Nacho Quintana

Personal information
- Full name: Ignacio Quintana Navarro
- Date of birth: 23 February 2001 (age 25)
- Place of birth: Seseña, Spain
- Height: 1.78 m (5 ft 10 in)
- Position: Attacking midfielder

Team information
- Current team: Andorra
- Number: 19

Youth career
- Atlético Madrid
- 2020–2021: Sevilla

Senior career*
- Years: Team / Apps / (Gls)
- 2020–2023: Sevilla B / 67 / (7)
- 2022–2023: Sevilla / 0 / (0)
- 2023–2024: Lugo / 36 / (6)
- 2024–2026: Eldense / 73 / (10)
- 2026–: Andorra / 0 / (0)

= Nacho Quintana =

Spanish footballer

Ignacio "Nacho" Quintana Navarro (born 23 February 2001) is a Spanish professional footballer who plays as an attacking midfielder for club FC Andorra.

== Early life ==
Born in Seseña, Toledo, Quintana came through the youth ranks of Atlético Madrid, where he played in the Youth League, scoring several goals and assists in the process.

== Club career ==
Quintana joined Sevilla Atlético on the summer 2020, soon becoming a regular with the Sevillan reserve team and eventually signing a professional contract with the Andalusian club in November 2021, not long after having been called to the first team by Julen Lopetegui.

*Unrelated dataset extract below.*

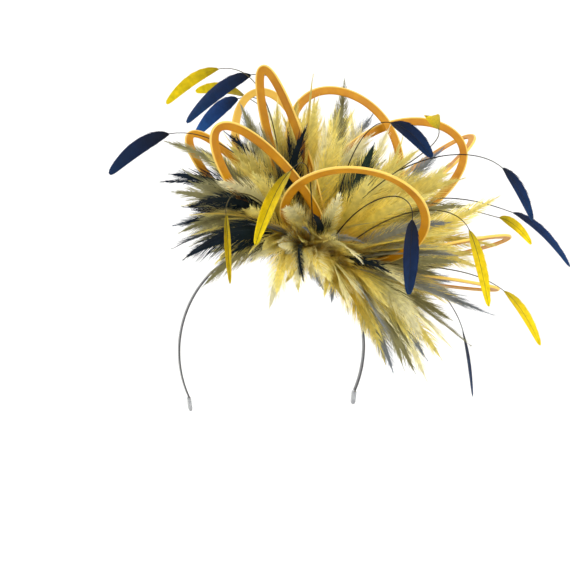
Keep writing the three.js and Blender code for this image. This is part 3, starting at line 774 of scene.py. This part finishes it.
def quill_spine(row):
    """The quill's shaft from the pad to the tip of its leaf, and the share of it where the leaf begins."""
    root = root_point(row["spot"], row["seat"], PAD["root_depth"])
    neck = root_point(0, 0, PAD["root_depth"]) + direction(row["bearing"], row["rise"]) * row["reach"]
    leaf = direction(row["heading"], row["pitch"])
    bend = unit(leaf + UP * QUILL["sag"] * 4)
    launch = root + direction(row["bearing"], row["launch"]) * row["reach"] * 0.45
    settle = neck - bend * row["reach"] * 0.25
    t = np.linspace(0, 1, 36)[:, None]
    stem = (1 - t) ** 3 * root + 3 * t * (1 - t) ** 2 * launch
    stem = stem + 3 * t**2 * (1 - t) * settle + t**3 * neck
    s = np.linspace(0, 1, 25)[1:, None]
    vane = neck + leaf * row["vane"] * s + UP * row["vane"] * QUILL["sag"] * 4 * s * (1 - s)
    points = np.vstack([stem, vane])
    along = unit(np.gradient(points, axis=0))
    stem_share = QUILL["stem_share"]
    share = np.concatenate([t[:, 0] * stem_share, lerp(stem_share, 1, s[:, 0])])
    roll = row["turn"] * smoothstep(share, stem_share - 0.15, stem_share + 0.1)
    side = np.array([turned(level(row["bearing"]), a, r) for a, r in zip(along, roll)])
    spine = Spine(points, side)
    return spine, spine.share[len(stem) - 1]


# Quills whose leaves are painted paler, as painted light where they catch it, and by how much.
LIT_QUILLS = dict(
    navy_upper_left=1.7,
    navy_back_left=4.2,
    navy_right=1.4,
    navy_far_right=1.6,
    navy_low_right=1.5,
)
LEAF_BARB = dict(lean=24, tip_lean=18, width=0.6, tuft=18, pull=0.05, ragged=0.0015, uneven=0.02,
                 fray=0.1, cup=0.35)
LEAF_WEB = 0.46


def make_quill(row, material):
    """A stripped quill with a leaf-shaped vane left at its end."""
    navy = row["name"].startswith("navy")
    colours = NAVY if navy else YELLOW
    # Painted light: these leaves are painted paler where they catch the light.
    painted_light = LIT_QUILLS.get(row["name"], 1.0)
    spine, neck = quill_spine(row)
    heap = Heap()
    spine.shaft(heap, QUILL["radius"], QUILL["tip_radius"], colours["shaft"])
    s = np.linspace(0.01, 1.0, int(row["vane"] * QUILL["barbs_per_mm"]))
    leaf = np.sin(math.pi * np.minimum(1, s**0.8 * 0.93)) ** 0.7
    width = row["width"] * leaf * np.sqrt(np.clip(1 - ((s - 0.93) / 0.075).clip(0) ** 2, 0.05, 1))
    tips = lerp(neck, 1.0, s)
    tint = tinted(colours["vane"], colours["edge"], spread=0.05)

    def along_leaf(at, depth, loose):
        return painted_light * tint((at - neck) / (1 - neck), depth, loose)

    look = dict(LEAF_BARB, start=neck)
    notches = 0.04 * np.sin(s * 43 + row["bearing"])
    for sign, share in ((1, 0.52), (-1, 0.48)):
        barbs(heap, spine, tips, width * (share + 0.5 * notches), sign, look, along_leaf)
    web(heap, spine, tips, width, LEAF_WEB, look, along_leaf)
    quill = heap.piece(row["name"] + "_feather", material)
    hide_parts(row["name"])


def outside_head(points, clear=2.0):
    """Moves points that lie inside the head, or closer to it than clear, out to its surface."""
    size = HEAD + clear
    scaled = (points + [0, 0, HEAD[2]]) / size
    reach = np.linalg.norm(scaled, axis=1, keepdims=True)
    return np.where(reach < 1, scaled / reach, scaled) * size - [0, 0, HEAD[2]]


HACKLE = dict(radius=0.45, tip_radius=0.08, barbs_per_mm=1.7, down_per_mm=0.45, web=0.26)
HACKLE_BARB = dict(lean=38, tip_lean=17, width=0.36, tuft=7, pull=0.6, ragged=0.014, uneven=0.16,
                   fray=0.9, cup=0.2, start=0.05)
DOWN_BARB = dict(lean=52, tip_lean=40, width=0.28, tuft=3, pull=0.4, ragged=0.02, uneven=0.25,
                 fray=3.0, cup=0.1, start=0.02)


def hackle_axes(row):
    """A feather's root, the way that it leaves the pad and the way across its vane."""
    root = root_point(row["bearing"], row["start"], PAD["hackle_depth"])
    out = CREST_TURN @ direction(row["bearing"], row["rise"])
    return root, out, turned(CREST_TURN @ level(row["bearing"]), out, row["roll"])


def aimed(row):
    """A single feather's row with the whole bearing, rise and length that bring its tip to its place.

    Each step takes half of the way that is left."""
    tip = photo_point(row["tip"], row["depth"])
    x, y, _ = tip - CREST
    row = dict(row, bearing=math.degrees(math.atan2(y, x)), rise=45, length=100, bow=0)
    for _ in range(80):
        root, _, side = hackle_axes(row)
        bend = side * row["curl"] - UP * row["droop"]
        way = CREST_TURN.T @ (tip - root - bend * row["length"])
        length = np.linalg.norm(way)
        x, y, z = way / length
        row["bearing"] += 0.5 * ((math.degrees(math.atan2(y, x)) - row["bearing"] + 180) % 360 - 180)
        row["rise"] += 0.5 * (math.degrees(math.asin(z)) - row["rise"])
        row["length"] += 0.5 * (length - row["length"])
    row["bearing"] %= 360
    return dict(row, **{key: round(row[key]) for key in ("bearing", "rise", "length")})


def hackle(heap, row, palette):
    """A slim feather with soft down at its root, that arches out of the pad and sags."""
    root, out, side = hackle_axes(row)
    length = row["length"]
    bright = rng.uniform(0.84, 1.08)
    s = np.linspace(0, 1, 14)[:, None]
    bow = side * row["curl"] + np.cross(out, side) * row["bow"] - UP * row["droop"]
    points = root + out * length * s + bow * length * s**2
    points[2:] = outside_head(points[2:])
    spine = Spine(points, np.tile(side, (len(points), 1)))
    colours = [srgb(code) * bright for code in palette]
    spine.shaft(heap, HACKLE["radius"], HACKLE["tip_radius"], colours[1] * 1.1)
    tips = np.linspace(0.1, 1.03, int(length * HACKLE["barbs_per_mm"]))
    blunt = rng.uniform(2.2, 5.5)
    shoulder = np.sqrt(np.minimum(1, tips / 0.2))
    rounding = shoulder * np.clip(1 - np.clip(tips, 0, 1) ** blunt, 0, 1) ** 0.7
    width = row["half"] * rounding + 0.4
    # The barbs' roots are painted darker, as painted shade near the shaft.
    tint = tinted(colours, edge=1.2, spread=0.06)
    web(heap, spine, tips, width, HACKLE["web"], HACKLE_BARB, tint)
    down_tips = np.linspace(0.05, 0.4, int(length * HACKLE["down_per_mm"]))
    for sign in (1, -1):
        barbs(heap, spine, tips, width, sign, HACKLE_BARB, tint)
        down = row["half"] * rng.uniform(0.8, 1.5, len(down_tips))
        barbs(heap, spine, down_tips, down, sign, DOWN_BARB, tint)


# The golden section spreads the locks of a fan evenly, as in the frame.
GOLDEN = 0.618034
# The fans in each piece of the ruff.
RUFF_PIECES = {
    "hackles_left_low": (0, 1),
    "hackles_left_high": (2,),
    "hackles_back_low": (3, 4),
    "hackles_back_high": (5,),
    "hackles_right_low": (6,),
    "hackles_right_level": (7,),
    "hackles_right_rising": (8,),
    "hackles_right_high": (9,),
    "hackles_front": (10, 11),
}
# How many feathers there are to a lock of each fan.
IN_LOCK = (5, 5, 6, 5, 5, 7, 5, 5, 6, 8, 6, 7)
# How far a feather strays from its lock, and the ranges of its half width and of its share of the lock's
# length and droop.
STRAY = dict(start=8, bearing=17, rise=11, roll=50, curl=0.42, bow=0.2)
HALF_WIDTH = (10, 15)
LENGTH_SHARE = (0.6, 0.96)
DROOP_SHARE = (0.6, 1.15)
# The colours of each dye at a feather's root, middle and tip.
PALETTES = {
    "CREAM": ("dcbf5e", "efe69a", "f8f2ca"),
    "LEMON": ("dca92c", "efd858", "f2e792"),
    "STRAW": ("c89820", "e0c44a", "d8cb76"),
    "KHAKI": ("9c8440", "a69c62", "8e8c66"),
    "SLATE": ("a4904e", "a09e86", "7c8490"),
    "GREEN": ("4a4824", "34463c", "24362e"),
    "DARK": ("38341a", "14262a", "0c1a2c"),
}
# How often each dye comes up in the fans on the left, in those low on the right or behind, and in the rest.
LEFT_MIX = dict(CREAM=0.05, LEMON=0.17, STRAW=0.18, KHAKI=0.3, SLATE=0.08, DARK=0.22)
LOW_MIX = dict(CREAM=0.28, LEMON=0.14, STRAW=0.12, KHAKI=0.26, SLATE=0.2)
TOP_MIX = dict(CREAM=0.2, LEMON=0.46, STRAW=0.22, KHAKI=0.07, SLATE=0.03, DARK=0.02)
MIXES = (*[LEFT_MIX] * 3, *[LOW_MIX] * 2, TOP_MIX, *[LOW_MIX] * 2, *[TOP_MIX] * 4)


def chosen_palette(mix):
    return PALETTES[rng.choice(list(mix), p=list(mix.values()))]


def stray(name):
    """A random amount, either way, by which a feather strays from its lock."""
    return rng.uniform(-STRAY[name], STRAY[name])


def make_singles(material):
    heap = Heap()
    for row in SINGLE_HACKLES:
        hackle(heap, aimed(row), PALETTES[row["dye"]])
    singles = heap.piece("hackles_single", material)
    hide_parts("hackle_ruff")


def make_ruff(material):
    for name, fans in RUFF_PIECES.items():
        heap = Heap()
        for number in fans:
            fan = HACKLE_FANS[number]
            for i in range(fan["count"]):
                jitter = ((i + 1 + number * 7) * GOLDEN) % 1
                other = (jitter * 7) % 1
                bearing = lerp(fan["first"], fan["last"], (i + 0.5 * jitter + 0.25) / fan["count"])
                rise = fan["rise"] + fan["spread"] * (2 * other - 1)
                length = fan["length"] * lerp(0.84, 1.12, jitter)
                for member in range(IN_LOCK[number]):
                    row = dict(
                        start=fan["start"] - rng.uniform(0, STRAY["start"]),
                        bearing=bearing + stray("bearing"),
                        rise=rise + stray("rise"),
                        length=length * (0.98 if member == 0 else rng.uniform(*LENGTH_SHARE)),
                        droop=fan["droop"] * rng.uniform(*DROOP_SHARE),
                        roll=fan["roll"] + stray("roll"),
                        curl=stray("curl"),
                        bow=stray("bow"),
                        half=rng.uniform(*HALF_WIDTH),
                    )
                    hackle(heap, row, chosen_palette(MIXES[number]))
        ruff = heap.piece(name, material)
        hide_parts("hackle_ruff")


# The studio, in metres. A light has a place, a size, a power in watts and a colour, and faces the middle of
# the view.
FLOOR = -0.34
STUDIO = dict(flat=1.8, bend=1.5, wall=3.4, segments=96)
WARM, COOL, WHITE = (1.0, 0.98, 0.95), (0.95, 0.97, 1.0), (1.0, 1.0, 1.0)
LIGHTS = dict(
    key=((0.7, -1.0, 1.9), 0.8, 30, WARM),
    fill=((-1.6, -1.4, 0.4), 1.6, 5, COOL),
    back=((-0.5, 1.2, 1.3), 0.9, 12, WARM),
)
WASH = ((0, 0, 2.2), 1.0, 56, WHITE)


def make_camera():
    back = Vector(view_axes()[2])
    data = bpy.data.cameras.new("camera")
    data.lens = VIEW["lens"]
    data.sensor_width = VIEW["sensor"]
    camera = bpy.data.objects.new("camera", data)
    camera.location = MIDDLE + back * VIEW["distance"]
    camera.rotation_euler = back.to_track_quat("Z", "Y").to_euler()
    bpy.context.scene.collection.objects.link(camera)
    bpy.context.scene.camera = camera


def make_light(name, place_at, size, power, colour):
    data = bpy.data.lights.new(name, "AREA")
    data.shape = "DISK"
    data.size = size
    data.energy = power
    data.color = colour
    light = bpy.data.objects.new(name, data)
    light.location = place_at
    light.rotation_euler = (Vector(place_at) - MIDDLE).to_track_quat("Z", "Y").to_euler()
    bpy.context.scene.collection.objects.link(light)
    return light


def make_studio():
    """A pale round floor that sweeps up into a wall, soft light and a bright surround."""
    flat, bend, segments = STUDIO["flat"], STUDIO["bend"], STUDIO["segments"]
    curve = np.linspace(0, math.pi / 2, 17)
    radii = [0.02, 1.0, *(flat + bend * np.sin(curve)), flat + bend]
    heights = [0, 0, *(bend - bend * np.cos(curve)), STUDIO["wall"]]
    ring = [(math.cos(a), math.sin(a)) for a in circle(segments)]
    points = [(r * x, r * y, FLOOR + h) for r, h in zip(radii, heights) for x, y in ring]
    mesh = bpy.data.meshes.new("sweep")
    mesh.from_pydata(points, [], grid_faces(len(radii), segments, around=True).tolist())
    mesh.polygons.foreach_set("use_smooth", [True] * len(mesh.polygons))
    material, tree = new_material("pale_paper")
    shader = node(tree, "BsdfPrincipled", Roughness=0.9)
    colour = blended(tree, noise(tree, place(tree), 40), (0.78, 0.775, 0.77), (0.82, 0.815, 0.81))
    tree.links.new(colour, shader.inputs["Base Color"])
    finish_material(tree, shader)
    mesh.materials.append(material)
    floor = bpy.data.objects.new("sweep", mesh)
    bpy.context.scene.collection.objects.link(floor)
    for name, light in LIGHTS.items():
        make_light(name, *light)
    for quarter in range(4):
        wash = make_light(f"wash_{quarter}", *WASH)
        wash.rotation_euler = (math.pi / 2, 0, math.radians(45 + 90 * quarter))
    world = bpy.data.worlds.new("surround")
    world.use_nodes = True
    background = world.node_tree.nodes["Background"]
    background.inputs["Color"].default_value = (*COOL, 1)
    background.inputs["Strength"].default_value = 0.3
    bpy.context.scene.world = world
    bpy.context.scene.view_settings.view_transform = "Standard"


make_camera()
make_studio()
make_headband(gloss_material())
plate = silver_material()
make_tip("band_tip_left", -1, plate)
make_tip("band_tip_right", 1, plate)
make_base(straw_material())
satin = satin_material()
for loop_row in LOOPS:
    make_loop(loop_row, satin)
leaf_barbs = feather_material("trimmed_vane", 0.5, 0.12, 0.02)
for quill_row in QUILLS:
    make_quill(quill_row, leaf_barbs)
hackle_barbs = feather_material("hackle_vane", 0.6, 0.38, 0.12)
make_heading(hackle_barbs)
make_ruff(hackle_barbs)
make_singles(hackle_barbs)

Quintana made his professional debut for Sevilla FC on 6 January 2022, replacing Lucas Ocampos during a 2–0 away Copa del Rey win against Real Zaragoza. On 1 August of the following year, he moved to CD Lugo in Primera Federación.

On 27 June 2024, Quintana signed a two-year contract with Segunda División side CD Eldense. On 9 July 2026, he agreed to a two-year deal with FC Andorra also in division two.

== Style of play ==
An attacking midfielder, Quintana is able to play both as a winger and a center forward.